Sure, my birth parents could indeed be dead. And, given that they were poor and without healthcare, at this age, even if they are alive, they’re probably in very poor health. But, suddenly I’m a million steps closer – actually only a few steps away – from finding them. And knowing that I have two older sisters who are hopefully still alive… I just can’t turn back now. I want to know more.
So, I immediately told the social worker that I wanted to search for my family and would send the formal request as soon as I got back to Switzerland.
The rest of the visit to KSS seems like a fuzzy dream. We made a tour of the KSS grounds, and I took pictures of the now empty buildings, one of which likely housed me for those few months. I saw the old, empty kimchi containers, buried in the ground in one corner of the yard. And, I visited the newly nursery, now home to five sleeping babies. Oh, how sweet the babies were! I would’ve taken all of them home if I had the chance. Each had its own little white crib with a bottle of milk in the corner. One of the babies was sleeping on the floor – its little head turned to the side, so its chubby little cheeks were shmushed up. I kept thinking of the insanity of couples who endure one after another failed IVF procedure, which only results in wreaking havoc on their marriage. Or the couples who pay thousands of dollars for fertility treatments, only to abort half of their “litter of fetuses” just so they can give birth to “their own” litter. And yet, here are five perfect little babies – already living on this earth – just waiting for anyone with a heart big enough to give them a chance at life. It breaks my heart.
After some final pictures of the Kim Chee and me standing in front of the orphanage, we said our good-byes and I caught a taxi back to the hotel.
My head was spinning the whole way back. Andy’s hand was holding mine tightly. He remarked, “How come there was no crying? I thought there’d be lots of crying…” But, how can I cry when I don’t fully understand what just happened? My heart was pounding in my chest and the bright sun burned my eyes. I closed them. I needed time to absorb everything.

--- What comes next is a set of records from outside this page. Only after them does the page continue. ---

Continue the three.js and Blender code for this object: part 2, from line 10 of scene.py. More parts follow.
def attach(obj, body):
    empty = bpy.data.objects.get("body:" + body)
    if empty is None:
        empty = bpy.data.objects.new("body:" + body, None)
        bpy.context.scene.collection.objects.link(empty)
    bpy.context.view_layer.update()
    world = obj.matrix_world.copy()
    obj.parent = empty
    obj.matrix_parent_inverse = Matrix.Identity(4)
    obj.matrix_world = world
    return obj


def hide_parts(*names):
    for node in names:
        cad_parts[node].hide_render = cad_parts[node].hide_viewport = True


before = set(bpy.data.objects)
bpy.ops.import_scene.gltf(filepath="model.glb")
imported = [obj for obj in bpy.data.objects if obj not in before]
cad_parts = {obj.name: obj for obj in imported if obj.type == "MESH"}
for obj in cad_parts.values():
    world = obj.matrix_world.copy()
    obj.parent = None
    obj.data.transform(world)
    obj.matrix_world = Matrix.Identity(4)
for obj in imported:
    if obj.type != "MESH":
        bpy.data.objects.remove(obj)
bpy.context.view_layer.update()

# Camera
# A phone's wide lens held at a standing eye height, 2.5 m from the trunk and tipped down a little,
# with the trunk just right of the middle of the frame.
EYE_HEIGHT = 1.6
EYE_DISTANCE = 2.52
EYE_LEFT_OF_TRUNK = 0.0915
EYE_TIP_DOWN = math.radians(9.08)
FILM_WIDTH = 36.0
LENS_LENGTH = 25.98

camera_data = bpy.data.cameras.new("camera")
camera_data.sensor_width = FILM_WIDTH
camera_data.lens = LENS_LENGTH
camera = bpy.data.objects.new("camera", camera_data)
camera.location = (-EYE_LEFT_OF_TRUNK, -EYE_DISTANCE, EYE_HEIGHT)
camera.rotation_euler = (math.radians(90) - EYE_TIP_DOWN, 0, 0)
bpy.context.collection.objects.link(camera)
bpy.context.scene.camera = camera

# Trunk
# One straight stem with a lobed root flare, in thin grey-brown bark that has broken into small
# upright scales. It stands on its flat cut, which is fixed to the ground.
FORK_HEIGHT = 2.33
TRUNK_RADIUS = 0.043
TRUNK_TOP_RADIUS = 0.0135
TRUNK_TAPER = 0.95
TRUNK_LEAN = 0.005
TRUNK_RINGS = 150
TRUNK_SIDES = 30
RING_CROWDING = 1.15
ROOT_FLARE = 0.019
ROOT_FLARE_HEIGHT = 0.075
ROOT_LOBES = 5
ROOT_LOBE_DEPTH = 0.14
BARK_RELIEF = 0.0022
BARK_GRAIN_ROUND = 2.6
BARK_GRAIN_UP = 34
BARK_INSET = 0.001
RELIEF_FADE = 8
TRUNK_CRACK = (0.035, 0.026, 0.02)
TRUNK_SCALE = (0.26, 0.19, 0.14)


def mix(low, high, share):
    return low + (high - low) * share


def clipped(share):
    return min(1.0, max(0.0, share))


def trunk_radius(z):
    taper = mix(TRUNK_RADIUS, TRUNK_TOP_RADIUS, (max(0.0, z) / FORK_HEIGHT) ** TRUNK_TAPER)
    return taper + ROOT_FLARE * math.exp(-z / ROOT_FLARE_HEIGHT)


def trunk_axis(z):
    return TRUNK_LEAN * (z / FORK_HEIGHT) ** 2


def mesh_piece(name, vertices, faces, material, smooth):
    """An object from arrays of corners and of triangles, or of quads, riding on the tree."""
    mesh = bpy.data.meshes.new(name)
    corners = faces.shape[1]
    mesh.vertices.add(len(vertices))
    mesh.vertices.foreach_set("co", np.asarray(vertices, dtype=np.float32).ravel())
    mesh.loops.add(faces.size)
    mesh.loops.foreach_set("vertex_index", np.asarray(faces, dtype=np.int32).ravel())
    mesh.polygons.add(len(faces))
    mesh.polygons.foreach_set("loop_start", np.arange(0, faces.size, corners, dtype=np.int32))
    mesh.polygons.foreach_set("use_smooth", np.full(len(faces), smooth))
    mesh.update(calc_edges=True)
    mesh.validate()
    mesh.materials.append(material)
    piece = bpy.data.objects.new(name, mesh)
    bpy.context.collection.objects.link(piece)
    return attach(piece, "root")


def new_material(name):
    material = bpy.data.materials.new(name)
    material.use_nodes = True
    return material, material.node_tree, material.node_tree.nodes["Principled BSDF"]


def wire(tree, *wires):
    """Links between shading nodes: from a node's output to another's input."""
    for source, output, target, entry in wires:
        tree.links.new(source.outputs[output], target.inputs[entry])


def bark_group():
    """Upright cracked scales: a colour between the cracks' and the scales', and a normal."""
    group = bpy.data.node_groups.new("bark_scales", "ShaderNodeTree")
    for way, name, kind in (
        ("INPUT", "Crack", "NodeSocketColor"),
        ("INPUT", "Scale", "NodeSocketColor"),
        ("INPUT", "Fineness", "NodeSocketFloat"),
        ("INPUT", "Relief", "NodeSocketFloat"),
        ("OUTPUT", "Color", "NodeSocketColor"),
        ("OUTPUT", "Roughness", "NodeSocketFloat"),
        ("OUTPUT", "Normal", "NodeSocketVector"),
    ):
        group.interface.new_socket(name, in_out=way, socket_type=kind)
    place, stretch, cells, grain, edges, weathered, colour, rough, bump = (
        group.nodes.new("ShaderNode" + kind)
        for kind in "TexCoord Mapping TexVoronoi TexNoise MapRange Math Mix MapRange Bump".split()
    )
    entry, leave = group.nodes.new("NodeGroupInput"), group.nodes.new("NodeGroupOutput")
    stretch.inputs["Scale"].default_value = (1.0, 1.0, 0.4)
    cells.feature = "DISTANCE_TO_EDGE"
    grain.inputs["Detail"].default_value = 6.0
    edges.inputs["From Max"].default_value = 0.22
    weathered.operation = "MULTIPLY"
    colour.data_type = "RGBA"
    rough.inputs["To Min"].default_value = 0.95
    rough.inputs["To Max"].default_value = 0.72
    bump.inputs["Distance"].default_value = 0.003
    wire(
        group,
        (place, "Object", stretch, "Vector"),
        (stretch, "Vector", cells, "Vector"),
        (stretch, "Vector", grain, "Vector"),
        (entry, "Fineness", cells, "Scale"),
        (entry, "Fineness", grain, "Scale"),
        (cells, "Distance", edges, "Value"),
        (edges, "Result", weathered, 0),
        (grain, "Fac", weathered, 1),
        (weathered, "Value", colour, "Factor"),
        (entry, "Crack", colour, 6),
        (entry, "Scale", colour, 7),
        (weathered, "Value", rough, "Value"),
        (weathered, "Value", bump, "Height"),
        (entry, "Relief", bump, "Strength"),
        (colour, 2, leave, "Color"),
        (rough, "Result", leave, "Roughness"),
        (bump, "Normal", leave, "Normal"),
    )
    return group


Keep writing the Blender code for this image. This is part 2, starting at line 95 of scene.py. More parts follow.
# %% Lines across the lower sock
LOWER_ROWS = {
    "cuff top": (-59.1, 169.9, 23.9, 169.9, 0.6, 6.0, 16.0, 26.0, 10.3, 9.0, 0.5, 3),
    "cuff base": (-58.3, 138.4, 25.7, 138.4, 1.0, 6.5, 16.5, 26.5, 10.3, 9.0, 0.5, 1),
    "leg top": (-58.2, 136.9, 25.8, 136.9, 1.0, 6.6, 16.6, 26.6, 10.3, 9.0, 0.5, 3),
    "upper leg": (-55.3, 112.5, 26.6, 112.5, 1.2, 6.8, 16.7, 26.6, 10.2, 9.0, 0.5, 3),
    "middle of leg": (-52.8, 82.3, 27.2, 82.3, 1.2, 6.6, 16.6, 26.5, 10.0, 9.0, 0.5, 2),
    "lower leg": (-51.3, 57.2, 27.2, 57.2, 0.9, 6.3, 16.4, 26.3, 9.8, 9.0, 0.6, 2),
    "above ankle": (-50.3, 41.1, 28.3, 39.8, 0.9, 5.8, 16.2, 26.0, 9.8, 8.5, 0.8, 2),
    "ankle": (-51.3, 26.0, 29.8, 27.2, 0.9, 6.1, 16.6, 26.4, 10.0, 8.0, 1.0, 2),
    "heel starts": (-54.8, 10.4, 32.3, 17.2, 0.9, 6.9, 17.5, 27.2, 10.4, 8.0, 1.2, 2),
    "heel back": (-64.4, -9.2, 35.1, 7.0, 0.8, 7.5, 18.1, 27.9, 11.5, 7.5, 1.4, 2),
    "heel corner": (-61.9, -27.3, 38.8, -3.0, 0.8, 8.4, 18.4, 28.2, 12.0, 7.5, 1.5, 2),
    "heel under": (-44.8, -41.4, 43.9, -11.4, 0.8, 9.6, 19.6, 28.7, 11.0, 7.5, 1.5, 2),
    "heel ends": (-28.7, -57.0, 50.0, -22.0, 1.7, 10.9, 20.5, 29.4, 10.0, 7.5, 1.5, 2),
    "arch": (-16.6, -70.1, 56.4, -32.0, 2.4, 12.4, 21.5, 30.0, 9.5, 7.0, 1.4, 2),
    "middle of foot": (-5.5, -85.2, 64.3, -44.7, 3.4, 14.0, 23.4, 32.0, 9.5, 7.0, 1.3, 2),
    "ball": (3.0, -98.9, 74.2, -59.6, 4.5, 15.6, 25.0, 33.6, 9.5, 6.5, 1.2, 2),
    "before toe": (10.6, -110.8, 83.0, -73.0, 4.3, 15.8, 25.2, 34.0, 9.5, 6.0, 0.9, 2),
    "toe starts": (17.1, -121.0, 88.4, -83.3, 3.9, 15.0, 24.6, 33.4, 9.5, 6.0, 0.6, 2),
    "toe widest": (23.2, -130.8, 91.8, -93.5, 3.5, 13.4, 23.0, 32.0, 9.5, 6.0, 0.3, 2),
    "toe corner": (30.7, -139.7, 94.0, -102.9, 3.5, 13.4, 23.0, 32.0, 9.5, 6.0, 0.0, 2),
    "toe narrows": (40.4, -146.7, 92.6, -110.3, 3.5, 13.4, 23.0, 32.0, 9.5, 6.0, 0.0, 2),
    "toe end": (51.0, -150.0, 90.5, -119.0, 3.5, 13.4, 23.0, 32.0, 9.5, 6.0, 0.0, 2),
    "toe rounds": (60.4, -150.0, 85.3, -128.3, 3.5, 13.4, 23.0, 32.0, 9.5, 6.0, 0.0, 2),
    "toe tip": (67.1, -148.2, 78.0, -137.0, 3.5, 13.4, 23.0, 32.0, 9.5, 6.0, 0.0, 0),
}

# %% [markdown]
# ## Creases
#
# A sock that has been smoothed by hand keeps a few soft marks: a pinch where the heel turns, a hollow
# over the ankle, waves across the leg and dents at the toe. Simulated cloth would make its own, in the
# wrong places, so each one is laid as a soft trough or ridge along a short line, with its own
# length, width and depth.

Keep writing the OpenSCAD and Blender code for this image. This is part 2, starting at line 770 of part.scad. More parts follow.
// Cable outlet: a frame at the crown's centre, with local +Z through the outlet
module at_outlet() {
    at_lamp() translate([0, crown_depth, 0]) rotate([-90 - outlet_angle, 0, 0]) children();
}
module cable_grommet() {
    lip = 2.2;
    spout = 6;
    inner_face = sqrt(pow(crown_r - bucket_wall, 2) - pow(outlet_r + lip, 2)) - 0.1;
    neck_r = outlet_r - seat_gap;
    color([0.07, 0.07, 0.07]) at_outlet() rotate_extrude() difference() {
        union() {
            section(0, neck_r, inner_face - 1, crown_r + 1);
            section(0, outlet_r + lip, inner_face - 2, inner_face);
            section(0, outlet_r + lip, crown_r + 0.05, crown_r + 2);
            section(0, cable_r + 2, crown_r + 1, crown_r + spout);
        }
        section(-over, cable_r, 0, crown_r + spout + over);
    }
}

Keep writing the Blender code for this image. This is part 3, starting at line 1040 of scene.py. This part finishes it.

Unfortunately, when I got back to the hotel room, I discovered that I’d lost the camera. Somehow that’s when the crying started. I felt like I’d lost everything that had just been found – that I’d undone everything that had happened at the orphanage. In a matter of seconds I went from such a high to such a low.
But after taking a few moments to collect myself and realize that all I’d lost were photos that could be retaken and images of the orphanage that I could easily get from the internet, I became calm... and then elated, once again. So many emotions.
All I wanted to do next was tell my sister and parents about the news. My parents would be asleep but my sister might be online. I went to the free WIFI café next door and saw Dawn on Skype. When I chatted with her about the news, she freaked out. OMG, she typed. OMG.
We talked about how this news changes everything, even though nothing has really happened. I’m still an adopted Korean orphan, now a 30-something adult. I’m still the beloved daughter of Pete and Linda from Minnesota. And, I still don’t know with complete certainty the truth about my birth family. But, what I’ve found is new kind of hope, which before I’d never allowed to exist.
No matter what happens in the future – whether I find any of my birth family or not, what I do know is this: I’m lucky enough to know that who I am isn’t borne from the knowledge of who gave birth to me.
Rather, I’m simply an amalgamation of experiences, memories, travels, friendships, luck, sorrows, all woven together with the love I’ve received from my family and that I share with others. A love that, someday, I hope to share with my own adopted children.